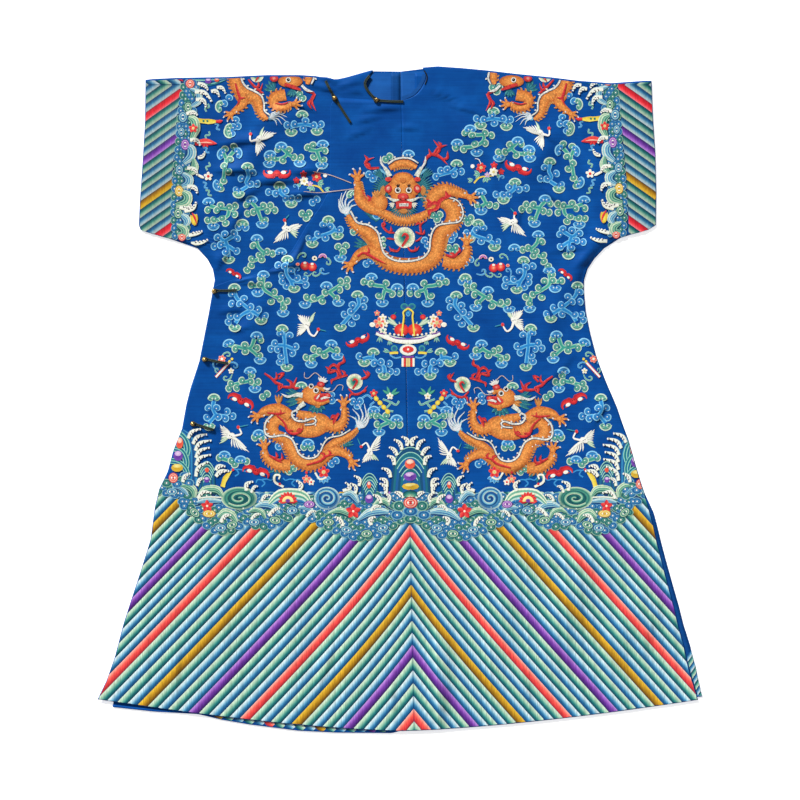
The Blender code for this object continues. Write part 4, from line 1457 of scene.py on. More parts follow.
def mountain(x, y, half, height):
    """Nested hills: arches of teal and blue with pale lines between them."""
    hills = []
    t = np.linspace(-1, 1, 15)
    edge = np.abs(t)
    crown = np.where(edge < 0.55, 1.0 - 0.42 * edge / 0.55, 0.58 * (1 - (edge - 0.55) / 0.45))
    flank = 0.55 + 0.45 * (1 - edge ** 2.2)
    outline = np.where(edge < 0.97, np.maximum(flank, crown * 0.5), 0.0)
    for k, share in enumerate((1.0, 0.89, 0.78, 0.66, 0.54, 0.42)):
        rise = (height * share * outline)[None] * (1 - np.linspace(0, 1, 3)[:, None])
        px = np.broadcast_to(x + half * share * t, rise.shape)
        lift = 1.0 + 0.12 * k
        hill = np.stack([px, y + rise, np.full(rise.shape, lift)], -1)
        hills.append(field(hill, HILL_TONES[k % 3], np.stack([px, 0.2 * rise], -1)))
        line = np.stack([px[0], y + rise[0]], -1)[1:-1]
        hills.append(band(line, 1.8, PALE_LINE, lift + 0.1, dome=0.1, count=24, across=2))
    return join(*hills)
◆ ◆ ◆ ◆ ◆
Extract the data in full. Keep it word for word.

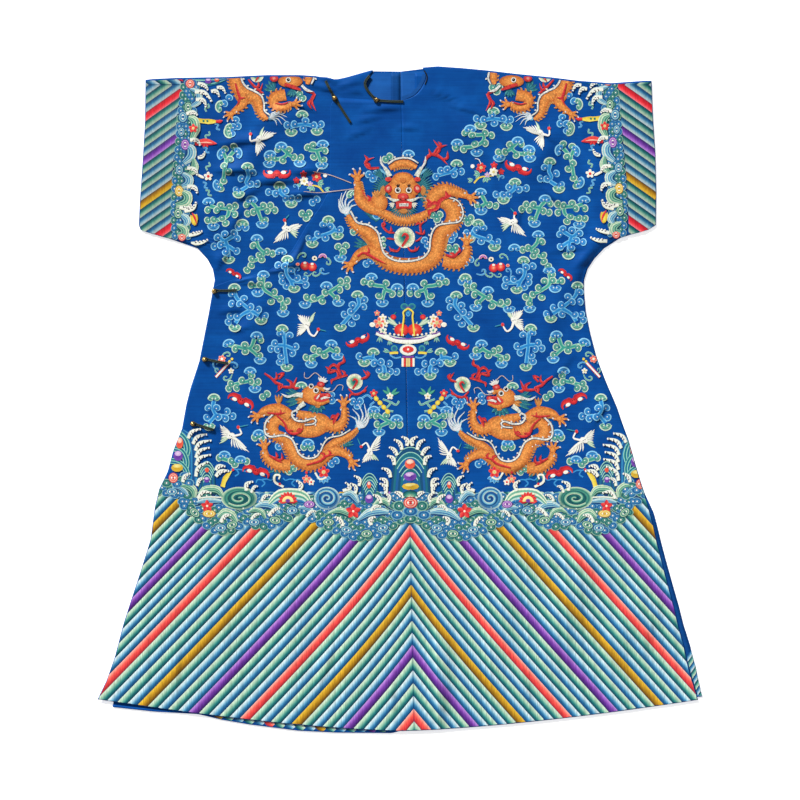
The Blender code for this object continues. Write part 4, from line 1457 of scene.py on. More parts follow.
def mountain(x, y, half, height):
    """Nested hills: arches of teal and blue with pale lines between them."""
    hills = []
    t = np.linspace(-1, 1, 15)
    edge = np.abs(t)
    crown = np.where(edge < 0.55, 1.0 - 0.42 * edge / 0.55, 0.58 * (1 - (edge - 0.55) / 0.45))
    flank = 0.55 + 0.45 * (1 - edge ** 2.2)
    outline = np.where(edge < 0.97, np.maximum(flank, crown * 0.5), 0.0)
    for k, share in enumerate((1.0, 0.89, 0.78, 0.66, 0.54, 0.42)):
        rise = (height * share * outline)[None] * (1 - np.linspace(0, 1, 3)[:, None])
        px = np.broadcast_to(x + half * share * t, rise.shape)
        lift = 1.0 + 0.12 * k
        hill = np.stack([px, y + rise, np.full(rise.shape, lift)], -1)
        hills.append(field(hill, HILL_TONES[k % 3], np.stack([px, 0.2 * rise], -1)))
        line = np.stack([px[0], y + rise[0]], -1)[1:-1]
        hills.append(band(line, 1.8, PALE_LINE, lift + 0.1, dome=0.1, count=24, across=2))
    return join(*hills)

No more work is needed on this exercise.